Regarding a specific treaty, we have signed up for Fit for 55 within the EU. We as a country have set extremely challenging targets in respect of climate. The Deputy referred to the "so-called Green Party". I think the Green Party has made a significant contribution to this agenda. The programme for Government is clear both about the climate issue and the biodiversity crisis. We want to move from the fossil fuel area. The challenge will be how fast we can do it as the population grows and how we can, through planning systems and so on, get both onshore and offshore wind proposals through. We have choices to make as a society. We do not actually have the luxury to oppose all forms of energy development. People in communities have rights and entitlements. Given the nature of the crisis, I support the view of the President of the European Commission that we need an overriding public interest clause for offshore wind, for example, and the crisis in climate should override other considerations once we have fully considered people's concerns. We should then be in a position to accelerate and pass vital infrastructure that will be required through the planning process.

I am no more enlightened than when I stood up three or four minutes ago. Germany, preceded by France, the Netherlands, Poland, Spain and Luxembourg, have recently announced their intention to withdraw from the treaty, citing the charter's incompatibility with the EU climate goals. Luxembourg's energy minister, Claude Turmes, said in comments poster on Twitter, "This is what the government council has decided today, based on my proposition." He continued, "Even if the modernisation of the Energy Charter Treaty leads to some progress, the treaty is still not compatible with the goals of the Paris Climate Agreement, as it continues to protect investments in fossil and nuclear energies." I ask the Government to say that it will withdraw from this Energy Charter Treaty. It is protecting the profits of fossil fuel companies that are wrecking our climate. We need 15 countries in the EU to announce they will pull out of it and to pull out of it before the EU can pull out of it. In 2021, the Commission said the EU should pull out of it.

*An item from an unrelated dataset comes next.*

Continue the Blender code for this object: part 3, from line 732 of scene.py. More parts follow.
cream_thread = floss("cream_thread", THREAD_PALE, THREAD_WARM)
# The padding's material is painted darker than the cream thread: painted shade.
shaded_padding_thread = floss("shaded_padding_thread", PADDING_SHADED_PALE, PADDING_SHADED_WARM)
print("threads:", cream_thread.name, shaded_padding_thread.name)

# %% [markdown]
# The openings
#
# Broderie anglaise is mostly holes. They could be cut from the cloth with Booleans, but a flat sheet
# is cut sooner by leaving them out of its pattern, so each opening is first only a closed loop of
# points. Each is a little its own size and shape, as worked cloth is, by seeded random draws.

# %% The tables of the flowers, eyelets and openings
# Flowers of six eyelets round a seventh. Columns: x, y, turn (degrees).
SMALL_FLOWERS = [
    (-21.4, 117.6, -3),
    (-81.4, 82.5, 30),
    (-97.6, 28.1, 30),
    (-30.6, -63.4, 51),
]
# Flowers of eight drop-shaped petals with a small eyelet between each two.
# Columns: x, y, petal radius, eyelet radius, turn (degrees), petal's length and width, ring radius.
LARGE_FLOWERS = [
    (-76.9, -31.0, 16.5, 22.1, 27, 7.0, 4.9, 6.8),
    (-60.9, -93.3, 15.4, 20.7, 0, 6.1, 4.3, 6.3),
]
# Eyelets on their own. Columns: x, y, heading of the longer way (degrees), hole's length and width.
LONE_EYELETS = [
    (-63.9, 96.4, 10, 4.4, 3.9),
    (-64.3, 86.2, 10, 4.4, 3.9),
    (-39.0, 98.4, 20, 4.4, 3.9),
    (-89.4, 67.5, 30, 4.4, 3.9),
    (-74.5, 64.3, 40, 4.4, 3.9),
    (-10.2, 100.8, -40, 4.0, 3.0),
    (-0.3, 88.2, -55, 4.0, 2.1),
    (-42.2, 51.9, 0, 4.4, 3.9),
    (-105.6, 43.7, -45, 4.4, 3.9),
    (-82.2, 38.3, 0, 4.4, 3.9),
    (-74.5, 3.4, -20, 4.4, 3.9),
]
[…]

We should be very strong in supporting our fellow European countries, such as Germany, France, the Netherlands and Spain, in pulling out of the charter.

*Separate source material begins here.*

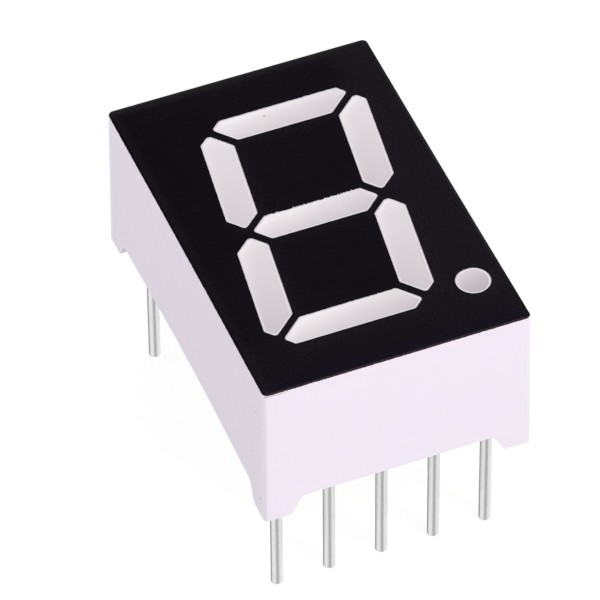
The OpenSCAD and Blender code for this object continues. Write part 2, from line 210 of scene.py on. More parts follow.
class Tree:
    """Builds one node tree. An input is given as a plain value or as another node's output."""

    def __init__(self, tree):
        self.tree = tree

    def clear(self):
        self.tree.nodes.clear()

    def link(self, source, socket):
        self.tree.links.new(source, socket)

    def add(self, kind, values=None, **settings):
        node = self.tree.nodes.new(kind)
        for name, value in settings.items():
            setattr(node, name, value)
        self.fill(node, values or {})
        return node

    def fill(self, node, values):
        for key, value in values.items():
            if isinstance(value, bpy.types.NodeSocket):
                self.link(value, node.inputs[key])
            else:
                node.inputs[key].default_value = value

    def math(self, operation, *values):
        return self.add("ShaderNodeMath", dict(enumerate(values)), operation=operation).outputs[0]

    def times(self, first, second):
        return self.math("MULTIPLY", first, second)

    def rest(self, share):
        """What a share leaves of 1."""
        return self.math("SUBTRACT", 1.0, share)

    def vector_math(self, operation, values):
        return self.add("ShaderNodeVectorMath", values, operation=operation).outputs[0]

    def between(self, factor, low, high):
        """low where the factor is 0 and high where it is 1."""
        return self.add(
            "ShaderNodeMapRange", {"Value": factor, "To Min": low, "To Max": high}
        ).outputs["Result"]

    def step(self, value, low, high):
        """0 at low and 1 at high, with a smooth run between."""
        return self.add(
            "ShaderNodeMapRange", {"Value": value, "From Min": low, "From Max": high},
            interpolation_type="SMOOTHSTEP",
        ).outputs["Result"]

    def mix(self, factor, first, second, way="MIX"):
        return self.add(
            "ShaderNodeMix", {"Factor": factor, "A": first, "B": second}, data_type="RGBA",
            blend_type=way,
        ).outputs["Result"]

    def mix_shader(self, factor, first, second):
        return self.add("ShaderNodeMixShader", {0: factor, 1: first, 2: second}).outputs[0]

    def noise(self, values):
        return self.add("ShaderNodeTexNoise", values).outputs["Fac"]

    def place(self):
        return self.add("ShaderNodeTexCoord").outputs["Object"]

    def parts(self, vector):
        return self.add("ShaderNodeSeparateXYZ", {"Vector": vector}).outputs

    def attribute(self, name):
        return self.add("ShaderNodeAttribute", attribute_name=name).outputs["Fac"]

    def effect(self, group, **values):
        """One of the shared effects, with this material's own values."""
        node = self.add("ShaderNodeGroup", node_tree=group, label=group.name)
        self.fill(node, {name.replace("_", " "): value for name, value in values.items()})
        return node.outputs

    def output(self, shader):
        self.link(shader, self.add("ShaderNodeOutputMaterial").inputs["Surface"])


def new_material(name):
    material = bpy.data.materials.new(name)
    material.use_nodes = True
    tree = Tree(material.node_tree)
    tree.clear()
    return material, tree


def new_group(name, inputs, outputs):
    """An empty shared effect. Each socket is (name, kind, default)."""
    group = bpy.data.node_groups.new(name, "ShaderNodeTree")
    for label, kind, default in inputs:
        socket = group.interface.new_socket(label, in_out="INPUT", socket_type="NodeSocket" + kind)
        if default is not None:
            socket.default_value = default
    for label, kind in outputs:
        group.interface.new_socket(label, in_out="OUTPUT", socket_type="NodeSocket" + kind)
    tree = Tree(group)
    given = tree.add("NodeGroupInput").outputs
    result = tree.add("NodeGroupOutput").inputs
    return group, tree, given, result


def per_mm(tree, size):
    """A texture scale, from a size in millimetres."""
    return tree.math("DIVIDE", 1000.0, size)


def cloudy_tone():
    """Two colours drifting into each other, as pigment does in a moulding."""
    group, tree, given, result = new_group(
        "cloudy tone",
        [("Vector", "Vector", None), ("Size mm", "Float", 1.0), ("Strength", "Float", 0.5),
         ("Base", "Color", (0.8, 0.8, 0.8, 1)), ("Tint", "Color", (0.7, 0.7, 0.7, 1))],
        [("Colour", "Color")],
    )
    cloud = tree.noise({
        "Vector": given["Vector"], "Scale": per_mm(tree, given["Size mm"]), "Detail": 3.0,
        "Roughness": 0.55,
    })
    share = tree.times(tree.step(cloud, 0.35, 0.65), given["Strength"])
    tree.link(tree.mix(share, given["Base"], given["Tint"]), result["Colour"])
    return group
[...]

Our general approach has been to work in concert with the European Union collectively. That will be our position in respect of the Energy Charter Treaty. In other words-----

But they do not know what is going to happen.

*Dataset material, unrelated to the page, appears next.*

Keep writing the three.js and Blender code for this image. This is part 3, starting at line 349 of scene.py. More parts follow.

Moves are afoot to modernise and reform the treaty to make it compatible with the Paris Agreement and EU policies. Failing that, of course, we reserve the option to withdraw in respect of any incompatibility with the treaty and our position. The Minister for the Environment, Climate and Communications is on the record as saying he is working with others on that modernisation and reform agenda-----

In the meantime, we can be sued by these-----

-----and that we reserve the option to withdraw, if necessary. The Minister and the Government have real concerns regarding the treaty and aspects of its compatibility with the EU's climate change agenda, which is very far-seeing.

Our intention should be stronger.

The point I endeavoured to make earlier was that we sometimes get fixated on specific Acts and so on. There is no doubt the direction of travel by the European Commission and most members of the EU - not all but the vast majority of them - is towards net zero.

The Energy Charter Treaty is incompatible with the Paris Agreement.